I'm working on a pull request to implement this new logic. Any thoughts?

andresmgot commented 5 years ago

So it seems that we are dealing with two problems. Regarding the missing expiry key in the configuration I would just omit the validation if the expiry info is not available:

+ if(userInfo.user['auth-provider'].config.expiry) {
    // Access tokens may expire so we better check the expire date
    const expiry = moment(userInfo.user['auth-provider'].config.expiry);
    if (expiry < moment()) {
      throw new Error(
        'The access token has expired. Make sure you can access your cluster and try again'
      );
    }
+ }

Then, the second problem is that we are not checking if the ConfigMap that we receive is a valid ConfigMap.
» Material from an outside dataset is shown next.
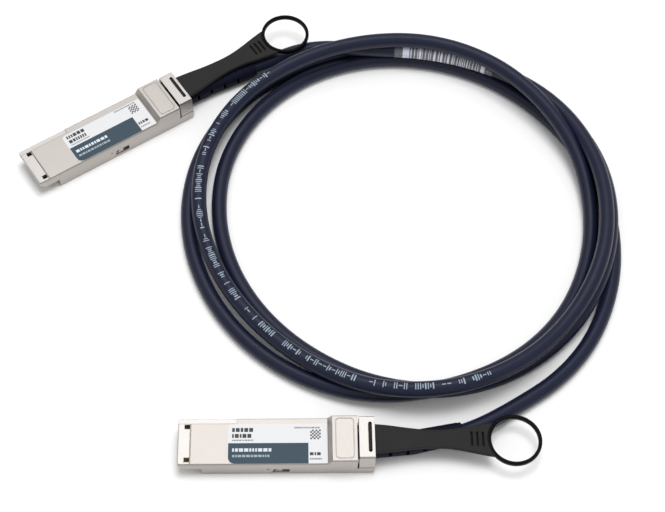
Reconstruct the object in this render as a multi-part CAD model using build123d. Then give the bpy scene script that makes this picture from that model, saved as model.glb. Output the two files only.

To check that I would use the code instead of the status. In the file config.js when we are retrieving the resource we should throw an error if the API returns a failure:

            .on('end', () => {
-              const res = Buffer.concat(data).toString();
-              this.configMag = JSON.parse(res);
-              resolve();
+              const res = JSON.parse(Buffer.concat(data).toString());
+              if(res.code && res.code !== 200) {
+                reject(`Unable to parse ConfigMap. Received ${res.message}`)
+              } else {
+                this.configMap = res;
+                resolve();
+              }
            });

What is not clear to me is if you are still finding the issue that the token expires while you are deploying your functions. Is that still happening after removing the check?

mpalumbo7 commented 5 years ago

Opened PR #171 with your suggested changes. It works on my environment both with and without an expired token.

The token was valid during the whole deployment, it was just the const expiry = moment(undefined) followed by expiry < moment() would occassionaly return true when there was more than millisecond delay between executing lines.